> **What needs to be done**
Answer with one number: the count of lines in the listing below that hold the word "materials".

--- BEGIN Records shown ---

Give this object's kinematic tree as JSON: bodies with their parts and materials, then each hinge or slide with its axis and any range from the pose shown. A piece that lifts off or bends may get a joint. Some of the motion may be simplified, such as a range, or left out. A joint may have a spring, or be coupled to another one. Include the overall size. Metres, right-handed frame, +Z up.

--- END Records shown ---
--- BEGIN Records shown ---

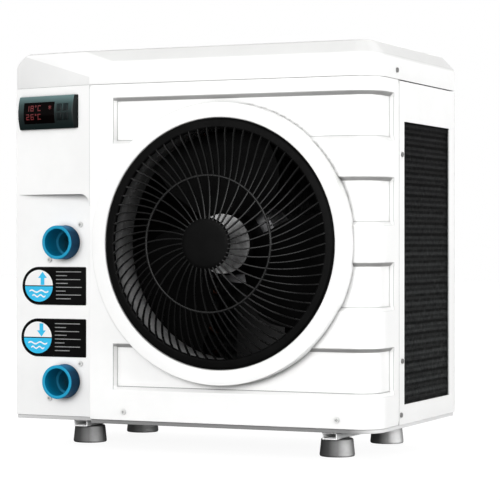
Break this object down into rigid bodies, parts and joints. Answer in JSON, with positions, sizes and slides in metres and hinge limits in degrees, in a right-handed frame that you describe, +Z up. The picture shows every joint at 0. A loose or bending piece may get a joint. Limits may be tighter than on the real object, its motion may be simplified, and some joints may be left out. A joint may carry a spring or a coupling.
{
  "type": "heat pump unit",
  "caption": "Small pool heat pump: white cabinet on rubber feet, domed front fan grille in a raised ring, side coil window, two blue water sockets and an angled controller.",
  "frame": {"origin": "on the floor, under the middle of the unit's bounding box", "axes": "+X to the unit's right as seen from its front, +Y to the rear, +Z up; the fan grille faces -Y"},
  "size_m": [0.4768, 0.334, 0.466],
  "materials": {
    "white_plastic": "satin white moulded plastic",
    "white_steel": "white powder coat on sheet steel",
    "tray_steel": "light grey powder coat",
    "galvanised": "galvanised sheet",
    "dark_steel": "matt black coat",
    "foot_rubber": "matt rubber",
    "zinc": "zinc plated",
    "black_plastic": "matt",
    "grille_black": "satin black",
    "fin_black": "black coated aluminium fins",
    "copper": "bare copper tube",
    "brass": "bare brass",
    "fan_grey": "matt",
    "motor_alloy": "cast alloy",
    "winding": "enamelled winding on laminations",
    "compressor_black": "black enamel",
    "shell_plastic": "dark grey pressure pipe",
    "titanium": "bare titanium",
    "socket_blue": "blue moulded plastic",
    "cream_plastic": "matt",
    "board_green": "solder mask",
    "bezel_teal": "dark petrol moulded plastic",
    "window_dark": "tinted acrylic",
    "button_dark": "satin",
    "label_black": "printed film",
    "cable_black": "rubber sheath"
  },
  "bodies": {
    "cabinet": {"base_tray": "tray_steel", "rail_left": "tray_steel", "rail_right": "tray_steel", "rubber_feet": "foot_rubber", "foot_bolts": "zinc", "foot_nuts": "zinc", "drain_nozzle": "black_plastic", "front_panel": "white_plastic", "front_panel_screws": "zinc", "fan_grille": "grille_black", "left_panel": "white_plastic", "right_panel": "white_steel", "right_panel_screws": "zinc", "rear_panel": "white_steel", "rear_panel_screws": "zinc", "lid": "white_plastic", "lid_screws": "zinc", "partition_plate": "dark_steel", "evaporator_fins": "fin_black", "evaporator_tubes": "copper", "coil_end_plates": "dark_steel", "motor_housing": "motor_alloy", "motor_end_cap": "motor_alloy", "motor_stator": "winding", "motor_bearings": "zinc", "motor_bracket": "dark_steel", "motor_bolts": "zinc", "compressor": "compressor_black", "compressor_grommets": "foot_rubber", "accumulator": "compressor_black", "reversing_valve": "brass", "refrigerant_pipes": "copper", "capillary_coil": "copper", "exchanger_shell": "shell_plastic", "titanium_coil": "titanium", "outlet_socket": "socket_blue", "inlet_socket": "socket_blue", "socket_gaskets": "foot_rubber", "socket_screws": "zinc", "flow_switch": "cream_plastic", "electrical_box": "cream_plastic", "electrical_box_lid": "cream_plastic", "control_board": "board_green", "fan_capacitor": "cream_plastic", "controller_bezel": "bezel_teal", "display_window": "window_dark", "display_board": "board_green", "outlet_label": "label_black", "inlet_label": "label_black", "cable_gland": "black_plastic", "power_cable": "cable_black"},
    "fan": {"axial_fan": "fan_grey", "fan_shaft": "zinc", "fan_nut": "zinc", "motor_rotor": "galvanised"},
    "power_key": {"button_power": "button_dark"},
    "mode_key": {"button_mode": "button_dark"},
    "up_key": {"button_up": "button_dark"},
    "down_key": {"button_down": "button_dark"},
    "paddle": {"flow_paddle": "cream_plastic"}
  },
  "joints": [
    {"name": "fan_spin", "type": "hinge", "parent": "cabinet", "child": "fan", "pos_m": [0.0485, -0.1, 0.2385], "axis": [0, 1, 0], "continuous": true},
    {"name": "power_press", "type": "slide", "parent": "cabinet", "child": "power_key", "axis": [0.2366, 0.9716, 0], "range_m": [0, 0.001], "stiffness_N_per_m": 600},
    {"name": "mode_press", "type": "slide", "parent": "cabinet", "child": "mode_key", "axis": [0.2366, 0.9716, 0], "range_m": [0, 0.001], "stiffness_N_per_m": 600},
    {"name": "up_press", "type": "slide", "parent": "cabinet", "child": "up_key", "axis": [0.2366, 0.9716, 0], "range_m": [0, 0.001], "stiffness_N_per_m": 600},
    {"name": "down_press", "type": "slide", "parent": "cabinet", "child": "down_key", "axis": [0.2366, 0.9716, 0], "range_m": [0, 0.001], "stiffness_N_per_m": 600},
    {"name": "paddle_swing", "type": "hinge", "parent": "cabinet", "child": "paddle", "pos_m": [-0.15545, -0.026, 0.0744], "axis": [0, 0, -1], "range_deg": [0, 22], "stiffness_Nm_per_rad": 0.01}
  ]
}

--- END Records shown ---

> **Solution for this exercise**
2